Retired talent agent Ronda Cooper dies at 77

A longtime agent at the Characters Talent Agency, Cooper died peacefully on Jan. 1, according to her obituary.

Longtime talent agent Ronda Cooper has died at 77.

The musical-loving Torontonian, born May 1, 1947, initially dreamed of becoming an actor and discovered her vocation in 1979 working for Noble Talent. In 1986, Cooper began working at the Characters Talent Agency where she would spend 35 years before retiring in 2021. Cooper died peacefully on Jan. 1, after a years-long battle with dementia, the Characters Talent Agency president Jennifer Goldhar and daughter Tina Cooper told Playback Daily.

“The casting directors called her ‘double-booking Ronda’ which didn’t start as a compliment, but it certainly became one,” said Goldhar in a speech at Cooper’s funeral, provided to Playback. “We all thought it exemplified the limits she would go to, and make everyone else go to, in order to create work for her clients and work out conflicts. She wouldn’t take no for an answer. If there was a problem she would solve it. Ronda lived for her work and loved her clients.”

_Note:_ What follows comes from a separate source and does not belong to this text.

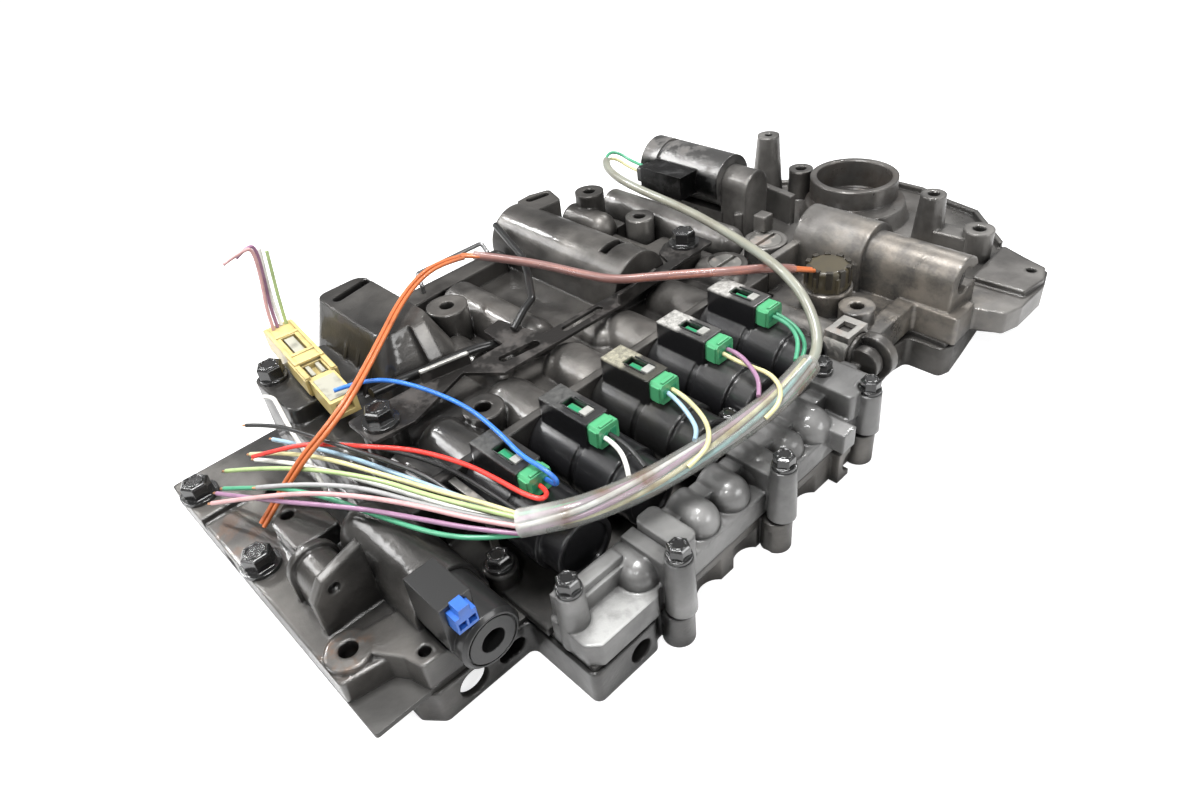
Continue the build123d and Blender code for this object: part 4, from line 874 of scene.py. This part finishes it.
lamp_target = Vector((0.0, 0.0, 0.03))
softboxes = [
    ("overhead window", (-0.1, 0.05, 1.2), 0.45, 0.35, 18.0),
    ("back window", (-0.55, 0.95, 0.8), 0.5, 0.3, 6.0),
    ("left window", (-1.0, 0.1, 0.75), 0.3, 0.7, 5.0),
    ("front fill", (0.3, -1.1, 0.6), 0.8, 0.5, 7.0),
    ("right lamp", (0.9, 0.2, 1.0), 0.12, 0.12, 5.0),
    ("left lamp", (-0.75, -0.5, 1.0), 0.12, 0.12, 4.0),
    ("back lamp", (-0.2, 1.0, 0.9), 0.12, 0.12, 4.0),
]
for name, place, width, height, power in softboxes:
    data = bpy.data.lights.new(name, "AREA")
    data.shape = "ELLIPSE"
    data.size = width
    data.size_y = height
    data.energy = power
    lamp = bpy.data.objects.new(name, data)
    bpy.context.scene.collection.objects.link(lamp)
    lamp.location = place
    lamp.rotation_euler = (lamp_target - Vector(place)).to_track_quat("-Z", "Y").to_euler()


# Floor and room

floor_size = 60.0
floor_drop = 0.4
floor_glow = 0.8
room_light = 0.28
white = (1.0, 1.0, 1.0, 1.0)
floor_grey = (0.55, 0.55, 0.55, 1.0)

bpy.ops.mesh.primitive_plane_add(size=floor_size, location=(0.0, 0.0, -floor_drop * mm))
floor = bpy.context.object
floor.name = "floor"
pale_floor, floor_tree, floor_shader = new_material("pale floor")
set_inputs(floor_shader, Base_Color=floor_grey, Roughness=0.9, Emission_Color=white)
seen = floor_tree.nodes.new("ShaderNodeLightPath").outputs["Is Camera Ray"]
floor_tree.links.new(times(floor_tree, seen, floor_glow), floor_shader.inputs["Emission Strength"])
floor.data.materials.append(pale_floor)

world = bpy.data.worlds.new("white room")
bpy.context.scene.world = world
world.use_nodes = True
room = world.node_tree
backdrop = room.nodes["Background"]
backdrop.inputs["Color"].default_value = white
seen = room.nodes.new("ShaderNodeLightPath").outputs["Is Camera Ray"]
room.links.new(ramp(room, seen, low=0.0, high=1.0, start=room_light, end=1.0), backdrop.inputs["Strength"])

bpy.context.scene.view_settings.view_transform = "Standard"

Cooper’s enthusiasm for her clients is epitomized in the picture to the left, as she celebrates her then-client Mena Massoud (Aladdin) being plastered over what was at the time Toronto’s Yonge-Dundas Square.

“Ronda LOVED being an agent,” read her obituary. “Phone in hand, she was a force. She was devoted to her clients and they were devoted to her.”

Cooper, known by her granddaughter as “Bub,”  loved shopping for designer clothes, books, Barbra Streisand, liquorice allsorts and going to the theatre. It was there she watched Les Misérables 39 times, bringing different people to see the show and the Characters’ clients that had parts in it.

Cooper is survived by Tina Cooper, Tina’s partner John Critchley and her granddaughter Cooper Rose Critchley.